If you enjoy vintage Woody Allen, don’t let the critics discourage you from seeing his Amazon TV series, Crisis in Six Scenes. In TV terms, it’s not trying to reinvent the wheel, and it wasn’t intended to do so. It’s a screwball comedy that delivers a fair share of laughs — a far greater share, in fact, than any of Allen’s most recent movie comedies have garnered.
The six-episode series is set in the 1960’s. Allen plays Sid (or “S.J.,” in his more pretentious moments) Munsinger, a semi-successful novelist and former copywriter who is now trying to sell a TV sitcom. Elaine May plays Kay, a marriage counselor and Sid’s quietly grounded wife. Their happy middle-class existence gets thrown for a loop by Lennie (a surprisingly funny Miley Cyrus), a radical on the run who needs a place to hide out while she plans her exodus to Cuba.
Lennie has an unexpected effect on everyone who saunters through the Munsinger household. She radicalizes Alan (John Magaro), a young friend of the family who is already engaged to a girl Sid had set him up with. And Lennie transforms Kay’s thinking to the point that she brings Chairman Mao’s writings and similar Communist-fueled work to the book club she runs.
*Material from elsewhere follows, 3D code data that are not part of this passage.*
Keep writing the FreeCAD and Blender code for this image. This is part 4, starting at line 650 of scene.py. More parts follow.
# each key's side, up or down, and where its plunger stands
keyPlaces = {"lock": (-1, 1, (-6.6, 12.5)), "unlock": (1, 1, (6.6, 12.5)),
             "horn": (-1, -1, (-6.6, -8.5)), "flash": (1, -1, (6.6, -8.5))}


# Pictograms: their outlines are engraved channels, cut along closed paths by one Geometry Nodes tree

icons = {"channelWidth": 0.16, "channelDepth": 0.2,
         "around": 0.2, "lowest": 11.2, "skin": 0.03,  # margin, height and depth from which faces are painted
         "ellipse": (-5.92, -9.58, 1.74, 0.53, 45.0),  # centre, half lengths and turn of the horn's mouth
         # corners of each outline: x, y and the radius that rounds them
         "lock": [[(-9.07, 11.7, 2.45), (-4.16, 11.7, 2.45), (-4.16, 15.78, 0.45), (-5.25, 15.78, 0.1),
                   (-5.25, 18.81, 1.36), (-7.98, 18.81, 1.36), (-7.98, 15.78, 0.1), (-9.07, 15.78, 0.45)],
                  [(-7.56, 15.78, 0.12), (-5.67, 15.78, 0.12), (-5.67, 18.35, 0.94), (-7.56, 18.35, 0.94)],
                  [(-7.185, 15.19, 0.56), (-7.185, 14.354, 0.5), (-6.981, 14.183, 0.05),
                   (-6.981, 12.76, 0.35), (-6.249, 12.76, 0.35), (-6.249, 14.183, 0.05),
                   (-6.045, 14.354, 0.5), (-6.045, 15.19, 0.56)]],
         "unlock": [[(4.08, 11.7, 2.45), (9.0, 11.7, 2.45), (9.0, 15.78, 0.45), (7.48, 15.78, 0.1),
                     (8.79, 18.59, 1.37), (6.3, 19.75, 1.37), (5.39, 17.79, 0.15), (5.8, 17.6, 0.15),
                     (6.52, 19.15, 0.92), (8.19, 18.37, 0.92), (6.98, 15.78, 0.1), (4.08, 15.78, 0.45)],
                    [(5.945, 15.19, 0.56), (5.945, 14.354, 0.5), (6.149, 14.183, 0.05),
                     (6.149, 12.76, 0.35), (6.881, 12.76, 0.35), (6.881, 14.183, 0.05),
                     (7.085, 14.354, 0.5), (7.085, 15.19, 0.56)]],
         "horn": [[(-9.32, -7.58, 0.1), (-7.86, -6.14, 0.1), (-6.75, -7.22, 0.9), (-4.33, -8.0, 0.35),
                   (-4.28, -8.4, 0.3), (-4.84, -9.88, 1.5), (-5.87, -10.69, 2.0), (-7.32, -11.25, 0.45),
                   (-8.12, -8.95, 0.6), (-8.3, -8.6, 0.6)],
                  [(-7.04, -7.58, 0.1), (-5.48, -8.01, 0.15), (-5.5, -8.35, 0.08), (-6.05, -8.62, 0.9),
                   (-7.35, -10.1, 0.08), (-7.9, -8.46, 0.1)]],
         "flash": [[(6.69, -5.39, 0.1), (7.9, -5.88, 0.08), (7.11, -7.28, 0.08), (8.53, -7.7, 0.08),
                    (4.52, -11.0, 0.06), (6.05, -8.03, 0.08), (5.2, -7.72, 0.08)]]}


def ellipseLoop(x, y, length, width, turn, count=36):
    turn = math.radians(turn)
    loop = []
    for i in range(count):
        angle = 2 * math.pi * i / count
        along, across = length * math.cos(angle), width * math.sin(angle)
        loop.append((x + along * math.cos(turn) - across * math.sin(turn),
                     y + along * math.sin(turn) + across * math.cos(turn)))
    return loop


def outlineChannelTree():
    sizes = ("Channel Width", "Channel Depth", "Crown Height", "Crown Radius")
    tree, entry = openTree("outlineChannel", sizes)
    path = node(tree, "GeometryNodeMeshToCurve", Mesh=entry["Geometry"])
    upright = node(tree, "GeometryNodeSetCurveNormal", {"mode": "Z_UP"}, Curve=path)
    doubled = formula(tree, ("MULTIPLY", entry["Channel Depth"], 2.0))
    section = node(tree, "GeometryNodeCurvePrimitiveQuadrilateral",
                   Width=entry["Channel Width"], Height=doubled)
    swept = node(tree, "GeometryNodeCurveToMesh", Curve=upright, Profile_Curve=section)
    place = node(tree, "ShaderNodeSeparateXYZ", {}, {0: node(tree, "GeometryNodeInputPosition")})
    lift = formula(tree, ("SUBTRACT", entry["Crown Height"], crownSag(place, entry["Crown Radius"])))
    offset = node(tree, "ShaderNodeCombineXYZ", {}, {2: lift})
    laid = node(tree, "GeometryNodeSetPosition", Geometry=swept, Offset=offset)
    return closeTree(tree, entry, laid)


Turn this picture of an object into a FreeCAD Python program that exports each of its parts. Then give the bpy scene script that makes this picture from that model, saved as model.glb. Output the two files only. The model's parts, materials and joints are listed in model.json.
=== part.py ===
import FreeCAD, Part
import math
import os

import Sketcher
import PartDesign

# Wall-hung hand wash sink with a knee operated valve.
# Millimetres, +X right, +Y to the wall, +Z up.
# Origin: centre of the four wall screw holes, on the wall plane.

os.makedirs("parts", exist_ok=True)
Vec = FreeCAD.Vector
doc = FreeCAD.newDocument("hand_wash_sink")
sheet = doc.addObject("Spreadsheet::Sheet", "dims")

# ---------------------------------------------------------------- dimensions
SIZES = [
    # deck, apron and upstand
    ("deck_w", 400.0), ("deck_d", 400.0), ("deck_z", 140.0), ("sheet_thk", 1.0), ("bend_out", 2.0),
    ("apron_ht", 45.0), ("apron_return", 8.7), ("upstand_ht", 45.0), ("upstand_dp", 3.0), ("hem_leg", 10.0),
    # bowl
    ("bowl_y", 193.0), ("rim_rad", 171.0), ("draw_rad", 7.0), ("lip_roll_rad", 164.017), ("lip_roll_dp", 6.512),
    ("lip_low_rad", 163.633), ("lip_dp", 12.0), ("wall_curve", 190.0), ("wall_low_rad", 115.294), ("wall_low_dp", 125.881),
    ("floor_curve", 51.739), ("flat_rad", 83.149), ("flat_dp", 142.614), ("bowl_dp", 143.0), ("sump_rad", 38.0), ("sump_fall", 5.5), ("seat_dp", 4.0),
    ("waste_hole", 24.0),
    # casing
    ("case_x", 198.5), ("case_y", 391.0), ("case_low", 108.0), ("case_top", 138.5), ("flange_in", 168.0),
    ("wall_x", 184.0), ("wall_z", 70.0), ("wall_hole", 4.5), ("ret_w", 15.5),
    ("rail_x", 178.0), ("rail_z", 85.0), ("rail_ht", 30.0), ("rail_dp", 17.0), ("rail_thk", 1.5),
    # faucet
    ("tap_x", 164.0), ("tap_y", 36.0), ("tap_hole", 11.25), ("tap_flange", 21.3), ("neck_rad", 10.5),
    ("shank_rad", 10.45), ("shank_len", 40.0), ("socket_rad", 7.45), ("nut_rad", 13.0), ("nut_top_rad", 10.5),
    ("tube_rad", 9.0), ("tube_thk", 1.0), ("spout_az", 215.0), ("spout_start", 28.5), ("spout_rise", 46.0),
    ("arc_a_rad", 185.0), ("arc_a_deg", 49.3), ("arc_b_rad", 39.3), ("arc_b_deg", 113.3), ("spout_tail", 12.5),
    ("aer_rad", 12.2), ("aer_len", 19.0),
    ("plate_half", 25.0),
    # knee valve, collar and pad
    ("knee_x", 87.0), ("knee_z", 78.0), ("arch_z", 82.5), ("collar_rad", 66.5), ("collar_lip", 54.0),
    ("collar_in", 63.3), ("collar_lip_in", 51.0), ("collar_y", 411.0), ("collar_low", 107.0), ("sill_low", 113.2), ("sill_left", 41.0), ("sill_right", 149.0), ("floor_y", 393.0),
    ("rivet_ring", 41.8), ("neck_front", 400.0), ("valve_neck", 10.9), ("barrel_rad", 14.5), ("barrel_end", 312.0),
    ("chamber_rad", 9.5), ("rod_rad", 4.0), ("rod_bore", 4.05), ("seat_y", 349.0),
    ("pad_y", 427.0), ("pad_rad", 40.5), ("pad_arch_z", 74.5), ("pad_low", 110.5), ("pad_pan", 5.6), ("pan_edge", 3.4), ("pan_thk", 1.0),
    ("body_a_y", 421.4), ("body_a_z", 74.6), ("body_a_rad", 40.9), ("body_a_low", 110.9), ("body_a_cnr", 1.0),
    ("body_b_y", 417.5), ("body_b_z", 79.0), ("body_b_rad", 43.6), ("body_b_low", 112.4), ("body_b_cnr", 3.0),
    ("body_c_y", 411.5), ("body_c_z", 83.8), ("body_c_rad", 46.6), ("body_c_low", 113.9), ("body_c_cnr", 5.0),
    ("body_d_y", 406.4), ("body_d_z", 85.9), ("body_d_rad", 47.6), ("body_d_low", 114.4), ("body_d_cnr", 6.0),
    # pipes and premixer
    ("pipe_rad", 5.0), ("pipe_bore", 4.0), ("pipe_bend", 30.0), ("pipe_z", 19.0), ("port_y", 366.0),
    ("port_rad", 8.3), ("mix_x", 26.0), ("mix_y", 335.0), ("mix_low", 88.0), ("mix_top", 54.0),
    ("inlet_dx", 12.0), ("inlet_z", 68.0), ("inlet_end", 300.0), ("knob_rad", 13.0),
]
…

This could have been a one-joke concept, but Allen gets a lot of funny plot threads out of it. Lennie dismisses the Munsingers as “limousine liberals,” but meanwhile she’s eating them out of house and home while she bemoans the children overseas who are starving to death. And you haven’t lived until you have seen a bunch of elderly book-club members get their revolutionary fire lit. (When one of them suggests that they all go to the local draft board and protest by sitting naked in front of it, one prim woman says that stripping to her bra and panties is as much as she can handle.)
The worst that you can say about the series is that it’s a bit leisurely paced, but in these days of rapid-fire entertainment, that might just be a virtue. And the final episode wraps things up in best farcical style, as a parade of ever more eccentric visitors come through Sid’s front door.
Cable TV has now set the bar so high that many viewers and critics take it as a personal offense if each new series doesn’t try to change the face of television. Crisis in Six Scenes is funny — just simply funny. Would that more TV comedies would aim for that modest goal.